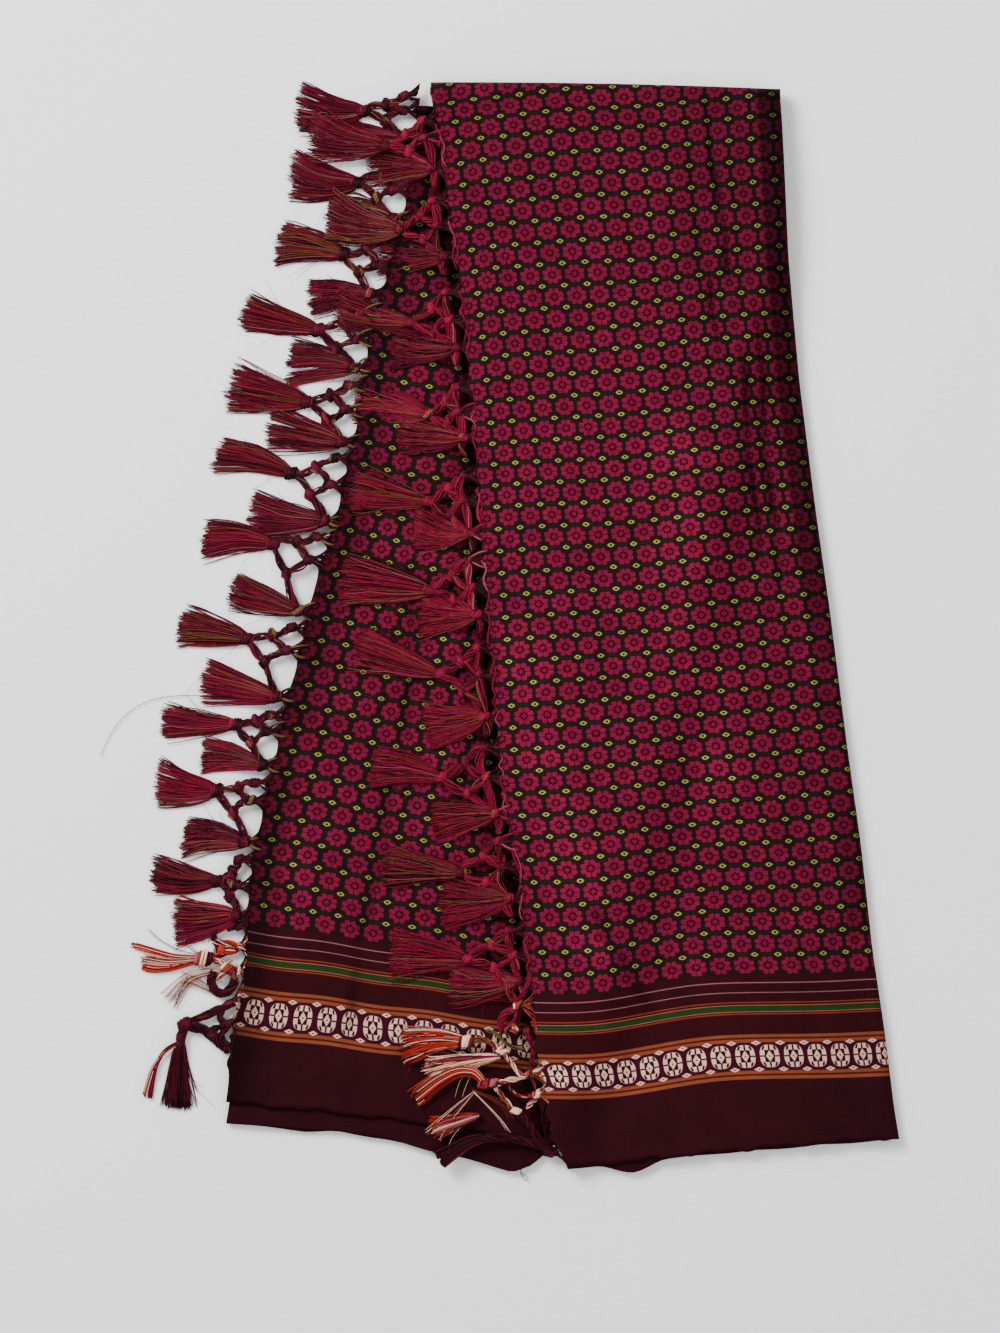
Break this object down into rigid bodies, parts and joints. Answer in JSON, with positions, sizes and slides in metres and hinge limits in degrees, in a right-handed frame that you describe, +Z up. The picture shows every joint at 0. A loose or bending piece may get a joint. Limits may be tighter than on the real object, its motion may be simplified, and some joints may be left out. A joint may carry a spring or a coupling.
{
  "type": "folded dupatta stole",
  "caption": "Handloom dupatta stole folded in a flat stack and laid in a narrow V, with flower rows, a striped border and a knotted net fringe with tassels.",
  "frame": {"origin": "middle of the whole object's box, on the surface it lies on", "axes": "+Z up from the surface to the shown face, +Y from the selvedges to the top fold, +X to the side away from the fringe"},
  "size_m": [0.324, 0.4616, 0.0128],
  "materials": {
    "woven_cloth": "soft cotton handloom with a low sheen",
    "layered_cloth": "matte cotton",
    "fringe_thread": "twisted and loose thread, slightly glossy"
  },
  "bodies": {
    "root": {"front_stretch": "woven_cloth", "front_layers": "layered_cloth", "fold_layers": "layered_cloth", "back_stretch": "woven_cloth", "back_layers": "layered_cloth", "left_fringe_01": "fringe_thread", "left_fringe_02": "fringe_thread", "left_fringe_03": "fringe_thread", "left_fringe_04": "fringe_thread", "left_fringe_05": "fringe_thread", "left_fringe_06": "fringe_thread", "left_fringe_07": "fringe_thread", "left_fringe_08": "fringe_thread", "left_fringe_09": "fringe_thread", "left_fringe_10": "fringe_thread", "left_fringe_11": "fringe_thread", "left_fringe_12": "fringe_thread", "left_fringe_13": "fringe_thread", "front_fringe_01": "fringe_thread", "front_fringe_02": "fringe_thread", "front_fringe_03": "fringe_thread", "front_fringe_04": "fringe_thread", "front_fringe_05": "fringe_thread", "front_fringe_06": "fringe_thread", "front_fringe_07": "fringe_thread", "front_fringe_08": "fringe_thread", "front_fringe_09": "fringe_thread", "front_fringe_10": "fringe_thread", "front_fringe_11": "fringe_thread", "front_fringe_12": "fringe_thread"}
  },
  "joints": []
}
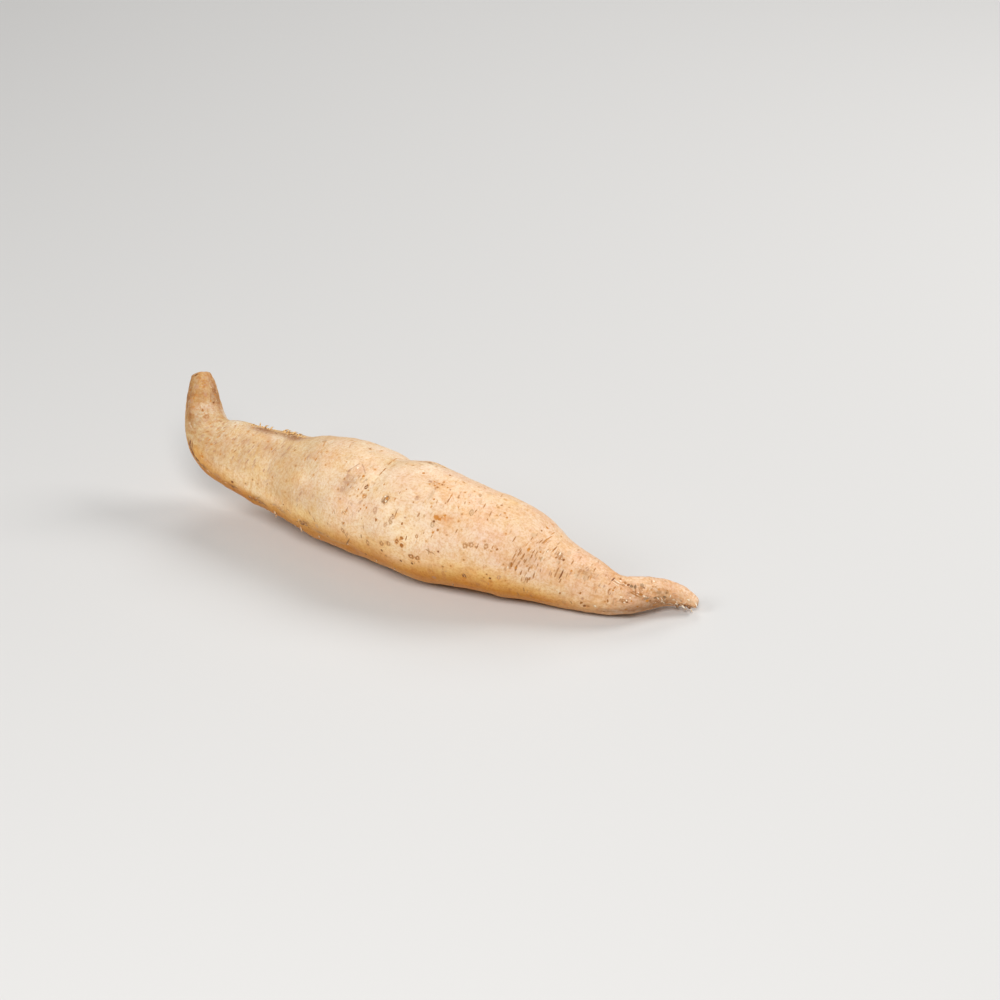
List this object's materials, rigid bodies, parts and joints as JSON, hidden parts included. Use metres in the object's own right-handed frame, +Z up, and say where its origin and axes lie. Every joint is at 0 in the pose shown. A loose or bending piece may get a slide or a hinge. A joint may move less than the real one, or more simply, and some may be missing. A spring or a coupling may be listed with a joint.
{
  "type": "sweet potato",
  "caption": "Whole raw sweet potato: long tapered storage root with pale tan skin, a hooked stem end and a thin curved root tip, lying on its belly.",
  "frame": {"origin": "on the surface that the root lies on, under the middle of its bounding box", "axes": "+X along the root from the stem end to the root tip, +Z up, +Y towards the side that the stem's hook and the tip bend to"},
  "size_m": [0.2386, 0.0566, 0.0561],
  "materials": {
    "skin": "dull raw root skin"
  },
  "bodies": {
    "root": {"sweet_potato": "skin"}
  },
  "joints": []
}
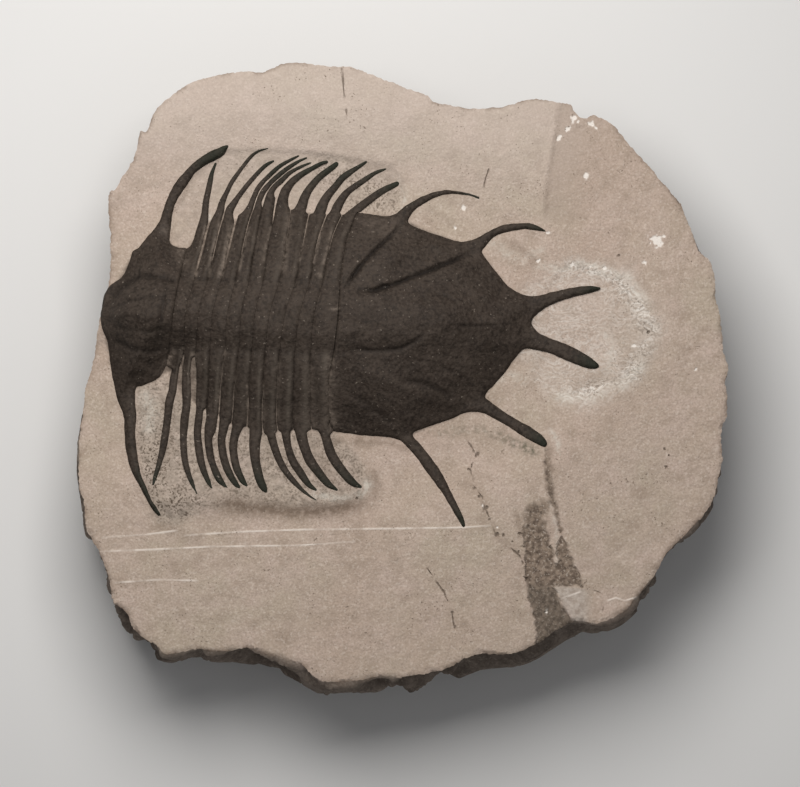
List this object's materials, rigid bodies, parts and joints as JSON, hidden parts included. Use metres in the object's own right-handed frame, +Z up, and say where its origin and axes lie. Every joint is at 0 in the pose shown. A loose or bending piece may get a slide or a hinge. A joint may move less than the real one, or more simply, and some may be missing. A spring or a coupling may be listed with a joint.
{
  "type": "acanthopyge trilobite fossil on limestone matrix",
  "caption": "Spiny lichid trilobite, dark calcite shell in plates, standing in relief on a pale loose limestone slab with a flat underside.",
  "frame": {"origin": "middle of the bounding box, on the flat underside of the matrix", "axes": "+Z up out of the fossil's face, -X the way the head points, +Y the way the trilobite's right side points"},
  "size_m": [0.102, 0.0987, 0.0281],
  "materials": {
    "limestone": "matt, finely granular pale warm grey limestone with thin white veins and a rough broken edge",
    "calcite_shell": "satin dark brown-grey fossil shell, greenish black on the spines, with matrix left in the joints"
  },
  "bodies": {
    "root": {"matrix": "limestone", "cephalon": "calcite_shell", "thoracic_segment_01": "calcite_shell", "thoracic_segment_02": "calcite_shell", "thoracic_segment_03": "calcite_shell", "thoracic_segment_04": "calcite_shell", "thoracic_segment_05": "calcite_shell", "thoracic_segment_06": "calcite_shell", "thoracic_segment_07": "calcite_shell", "thoracic_segment_08": "calcite_shell", "thoracic_segment_09": "calcite_shell", "thoracic_segment_10": "calcite_shell", "thoracic_segment_11": "calcite_shell", "pygidium": "calcite_shell"}
  },
  "joints": []
}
════════════════
◆ Exercise directions: Set down all of the data above, word for word.

◆ Finished answer:
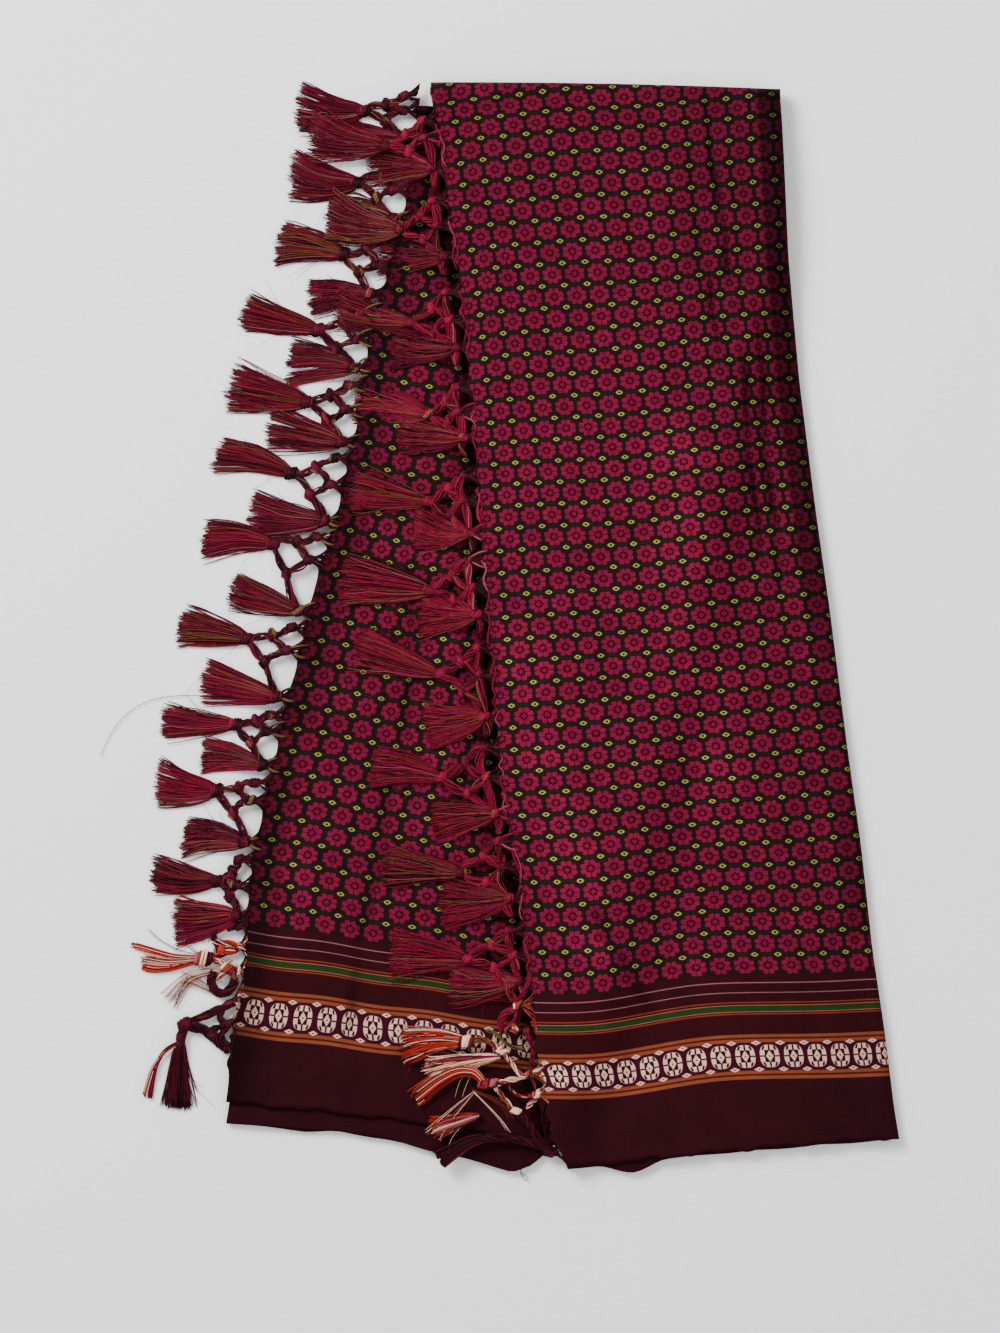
Break this object down into rigid bodies, parts and joints. Answer in JSON, with positions, sizes and slides in metres and hinge limits in degrees, in a right-handed frame that you describe, +Z up. The picture shows every joint at 0. A loose or bending piece may get a joint. Limits may be tighter than on the real object, its motion may be simplified, and some joints may be left out. A joint may carry a spring or a coupling.
{
  "type": "folded dupatta stole",
  "caption": "Handloom dupatta stole folded in a flat stack and laid in a narrow V, with flower rows, a striped border and a knotted net fringe with tassels.",
  "frame": {"origin": "middle of the whole object's box, on the surface it lies on", "axes": "+Z up from the surface to the shown face, +Y from the selvedges to the top fold, +X to the side away from the fringe"},
  "size_m": [0.324, 0.4616, 0.0128],
  "materials": {
    "woven_cloth": "soft cotton handloom with a low sheen",
    "layered_cloth": "matte cotton",
    "fringe_thread": "twisted and loose thread, slightly glossy"
  },
  "bodies": {
    "root": {"front_stretch": "woven_cloth", "front_layers": "layered_cloth", "fold_layers": "layered_cloth", "back_stretch": "woven_cloth", "back_layers": "layered_cloth", "left_fringe_01": "fringe_thread", "left_fringe_02": "fringe_thread", "left_fringe_03": "fringe_thread", "left_fringe_04": "fringe_thread", "left_fringe_05": "fringe_thread", "left_fringe_06": "fringe_thread", "left_fringe_07": "fringe_thread", "left_fringe_08": "fringe_thread", "left_fringe_09": "fringe_thread", "left_fringe_10": "fringe_thread", "left_fringe_11": "fringe_thread", "left_fringe_12": "fringe_thread", "left_fringe_13": "fringe_thread", "front_fringe_01": "fringe_thread", "front_fringe_02": "fringe_thread", "front_fringe_03": "fringe_thread", "front_fringe_04": "fringe_thread", "front_fringe_05": "fringe_thread", "front_fringe_06": "fringe_thread", "front_fringe_07": "fringe_thread", "front_fringe_08": "fringe_thread", "front_fringe_09": "fringe_thread", "front_fringe_10": "fringe_thread", "front_fringe_11": "fringe_thread", "front_fringe_12": "fringe_thread"}
  },
  "joints": []
}
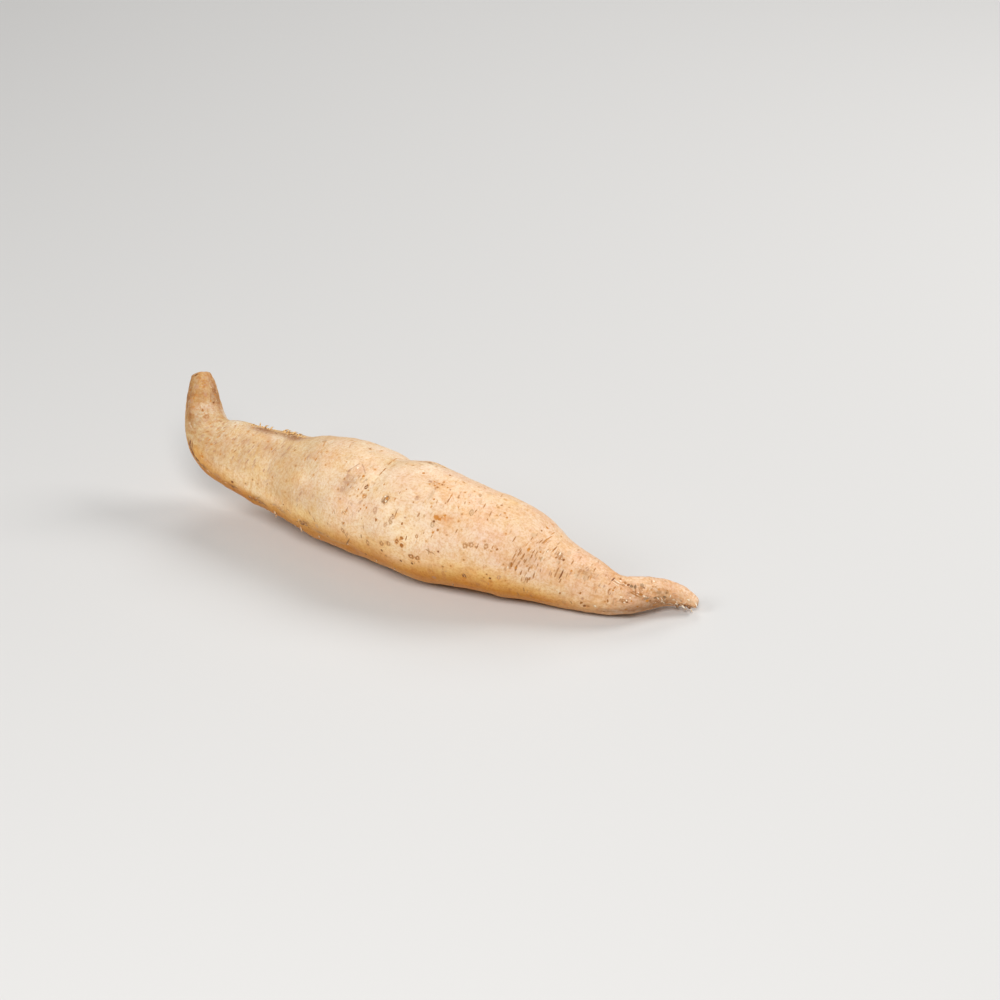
List this object's materials, rigid bodies, parts and joints as JSON, hidden parts included. Use metres in the object's own right-handed frame, +Z up, and say where its origin and axes lie. Every joint is at 0 in the pose shown. A loose or bending piece may get a slide or a hinge. A joint may move less than the real one, or more simply, and some may be missing. A spring or a coupling may be listed with a joint.
{
  "type": "sweet potato",
  "caption": "Whole raw sweet potato: long tapered storage root with pale tan skin, a hooked stem end and a thin curved root tip, lying on its belly.",
  "frame": {"origin": "on the surface that the root lies on, under the middle of its bounding box", "axes": "+X along the root from the stem end to the root tip, +Z up, +Y towards the side that the stem's hook and the tip bend to"},
  "size_m": [0.2386, 0.0566, 0.0561],
  "materials": {
    "skin": "dull raw root skin"
  },
  "bodies": {
    "root": {"sweet_potato": "skin"}
  },
  "joints": []
}
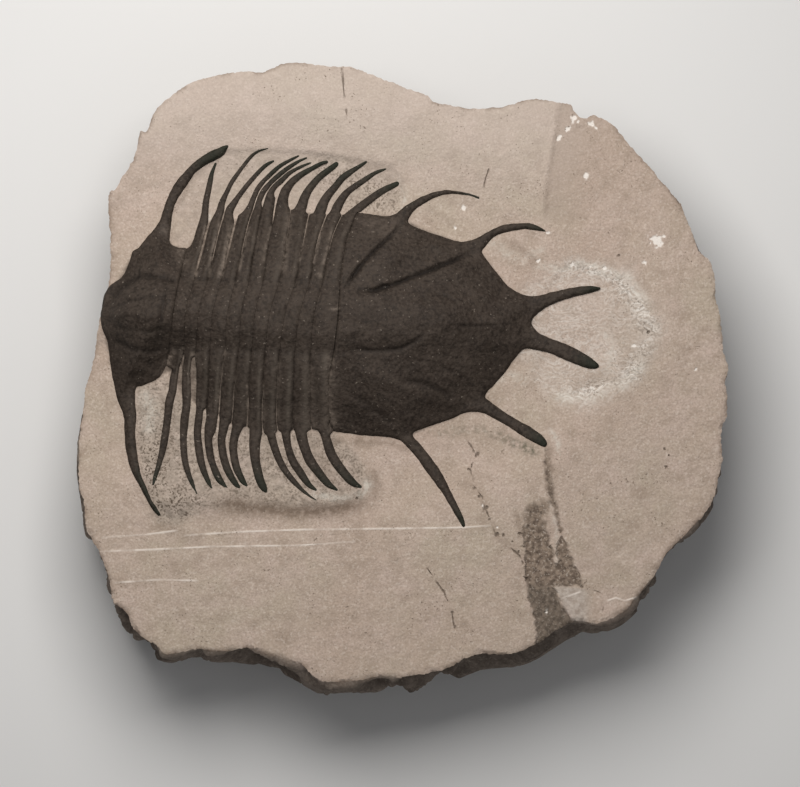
List this object's materials, rigid bodies, parts and joints as JSON, hidden parts included. Use metres in the object's own right-handed frame, +Z up, and say where its origin and axes lie. Every joint is at 0 in the pose shown. A loose or bending piece may get a slide or a hinge. A joint may move less than the real one, or more simply, and some may be missing. A spring or a coupling may be listed with a joint.
{
  "type": "acanthopyge trilobite fossil on limestone matrix",
  "caption": "Spiny lichid trilobite, dark calcite shell in plates, standing in relief on a pale loose limestone slab with a flat underside.",
  "frame": {"origin": "middle of the bounding box, on the flat underside of the matrix", "axes": "+Z up out of the fossil's face, -X the way the head points, +Y the way the trilobite's right side points"},
  "size_m": [0.102, 0.0987, 0.0281],
  "materials": {
    "limestone": "matt, finely granular pale warm grey limestone with thin white veins and a rough broken edge",
    "calcite_shell": "satin dark brown-grey fossil shell, greenish black on the spines, with matrix left in the joints"
  },
  "bodies": {
    "root": {"matrix": "limestone", "cephalon": "calcite_shell", "thoracic_segment_01": "calcite_shell", "thoracic_segment_02": "calcite_shell", "thoracic_segment_03": "calcite_shell", "thoracic_segment_04": "calcite_shell", "thoracic_segment_05": "calcite_shell", "thoracic_segment_06": "calcite_shell", "thoracic_segment_07": "calcite_shell", "thoracic_segment_08": "calcite_shell", "thoracic_segment_09": "calcite_shell", "thoracic_segment_10": "calcite_shell", "thoracic_segment_11": "calcite_shell", "pygidium": "calcite_shell"}
  },
  "joints": []
}